Your task:
Write out exactly, with no other output, the lines below from the one that contains "List this object's" through the end.
——————————
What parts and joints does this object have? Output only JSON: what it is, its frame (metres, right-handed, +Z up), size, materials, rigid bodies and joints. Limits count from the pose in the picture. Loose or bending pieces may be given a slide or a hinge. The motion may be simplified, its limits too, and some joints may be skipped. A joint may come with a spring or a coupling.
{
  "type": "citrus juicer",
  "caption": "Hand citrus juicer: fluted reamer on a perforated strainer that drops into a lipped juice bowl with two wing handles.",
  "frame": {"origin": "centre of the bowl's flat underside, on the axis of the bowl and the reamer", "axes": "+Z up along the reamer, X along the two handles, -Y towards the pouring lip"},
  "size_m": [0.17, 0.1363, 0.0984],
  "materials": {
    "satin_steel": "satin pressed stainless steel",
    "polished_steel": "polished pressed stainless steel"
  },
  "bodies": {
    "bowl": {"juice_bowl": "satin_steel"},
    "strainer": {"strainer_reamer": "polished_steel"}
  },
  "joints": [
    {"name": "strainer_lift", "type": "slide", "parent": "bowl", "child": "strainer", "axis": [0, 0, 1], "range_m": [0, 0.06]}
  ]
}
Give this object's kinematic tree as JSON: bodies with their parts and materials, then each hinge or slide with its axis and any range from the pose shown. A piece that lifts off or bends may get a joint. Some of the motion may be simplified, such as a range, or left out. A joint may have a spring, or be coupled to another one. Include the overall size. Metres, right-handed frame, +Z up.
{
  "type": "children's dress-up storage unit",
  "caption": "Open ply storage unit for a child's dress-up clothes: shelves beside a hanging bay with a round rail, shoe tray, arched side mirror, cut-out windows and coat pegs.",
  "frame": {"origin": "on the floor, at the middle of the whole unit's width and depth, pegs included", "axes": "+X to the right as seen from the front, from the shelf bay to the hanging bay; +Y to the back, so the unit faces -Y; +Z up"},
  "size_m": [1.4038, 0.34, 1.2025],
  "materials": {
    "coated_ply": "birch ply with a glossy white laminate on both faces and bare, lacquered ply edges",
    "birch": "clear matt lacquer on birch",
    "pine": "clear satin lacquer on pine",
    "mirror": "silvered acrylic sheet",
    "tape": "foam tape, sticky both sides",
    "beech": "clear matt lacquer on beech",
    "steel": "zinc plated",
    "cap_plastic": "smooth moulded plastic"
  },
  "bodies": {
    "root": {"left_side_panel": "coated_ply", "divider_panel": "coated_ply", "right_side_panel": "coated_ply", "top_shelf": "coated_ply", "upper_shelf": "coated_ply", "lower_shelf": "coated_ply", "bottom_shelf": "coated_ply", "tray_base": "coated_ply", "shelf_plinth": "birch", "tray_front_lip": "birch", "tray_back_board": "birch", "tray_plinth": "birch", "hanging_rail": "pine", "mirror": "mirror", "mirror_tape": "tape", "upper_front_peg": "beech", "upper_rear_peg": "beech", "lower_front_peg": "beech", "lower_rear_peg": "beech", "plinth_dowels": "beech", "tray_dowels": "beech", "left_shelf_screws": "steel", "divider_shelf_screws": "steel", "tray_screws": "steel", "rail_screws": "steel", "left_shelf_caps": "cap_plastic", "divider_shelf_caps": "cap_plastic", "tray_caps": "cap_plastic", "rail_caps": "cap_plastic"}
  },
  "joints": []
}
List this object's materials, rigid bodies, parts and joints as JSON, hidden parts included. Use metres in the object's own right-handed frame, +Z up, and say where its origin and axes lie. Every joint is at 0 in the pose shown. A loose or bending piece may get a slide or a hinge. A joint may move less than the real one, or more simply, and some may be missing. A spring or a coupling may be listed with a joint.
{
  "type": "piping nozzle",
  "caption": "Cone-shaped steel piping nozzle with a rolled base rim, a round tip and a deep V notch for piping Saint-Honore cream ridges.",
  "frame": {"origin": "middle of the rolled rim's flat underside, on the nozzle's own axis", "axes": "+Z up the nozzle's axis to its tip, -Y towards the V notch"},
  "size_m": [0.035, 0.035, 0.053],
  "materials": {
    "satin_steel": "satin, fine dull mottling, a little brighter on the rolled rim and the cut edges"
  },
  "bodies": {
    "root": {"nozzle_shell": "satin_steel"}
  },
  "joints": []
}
——————————
Written answer:
List this object's materials, rigid bodies, parts and joints as JSON, hidden parts included. Use metres in the object's own right-handed frame, +Z up, and say where its origin and axes lie. Every joint is at 0 in the pose shown. A loose or bending piece may get a slide or a hinge. A joint may move less than the real one, or more simply, and some may be missing. A spring or a coupling may be listed with a joint.
{
  "type": "piping nozzle",
  "caption": "Cone-shaped steel piping nozzle with a rolled base rim, a round tip and a deep V notch for piping Saint-Honore cream ridges.",
  "frame": {"origin": "middle of the rolled rim's flat underside, on the nozzle's own axis", "axes": "+Z up the nozzle's axis to its tip, -Y towards the V notch"},
  "size_m": [0.035, 0.035, 0.053],
  "materials": {
    "satin_steel": "satin, fine dull mottling, a little brighter on the rolled rim and the cut edges"
  },
  "bodies": {
    "root": {"nozzle_shell": "satin_steel"}
  },
  "joints": []
}